Researchers have also noted that women can face compounded penalties career-wise — being discriminated against early in their careers, and then later, too, if they do become mothers.
“At every stage of their life and career, women face barriers to getting into leadership,” said sociologist Marianne Cooper, a senior research scholar at Stanford University’s VMware Women’s Leadership Innovation Lab. “The barriers shift around depending on things like their age, race and marital or parental status. But what these barriers share is that compared to men, women just aren’t as readily seen to have what it takes to lead.”
Karen VanHouten, who is in her early 50s and in a leadership role at a tech consulting firm, said she feels unburdened from the scrutiny of her younger years in a male-dominated profession.

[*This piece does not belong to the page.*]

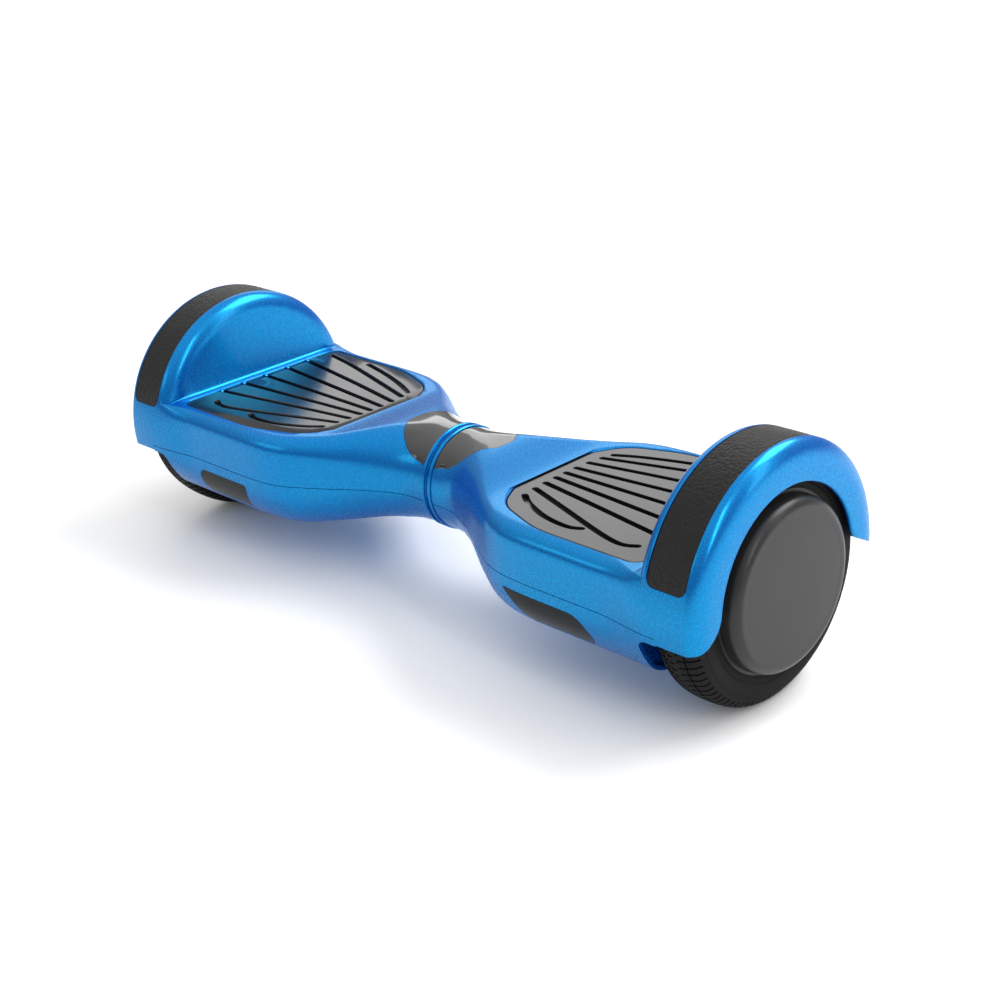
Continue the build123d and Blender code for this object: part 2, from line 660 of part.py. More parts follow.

But the biases she used to feel were twofold: On the one hand, she said, she felt expectations from co-workers who had children to take on more work because she was perceived as having fewer responsibilities. On the other, she was married for 15 years, and she felt that employers were constantly sizing her up to see if and when she would have children, to decide how much they should invest in her.
“When you’re in a relationship, and in those prime childbearing years, no one obviously will ever say it out loud. But they’re kind of waiting for you to have a kid,” she said. “So I think I feel like my career trajectory was slower during that time, and actually picked up when I got divorced.”
As she put it: “People became more willing to invest in me.”
Now single and never having had kids, VanHouten is the director of a small company where she works remotely in Grand Rapids, Mich. She said she feels less scrutiny about potential motherhood.
GWU’s Merluzzi said that both employers and workers should be more cognizant of the myriad biases facing women workers.
“There should be greater awareness from employers that this is happening, that we’re coding people differently based on whether they’re married or not, and what they’re good at or not and how that maps onto gender expectations,” she said. “And for women to know this, too, and manage these pieces of it.”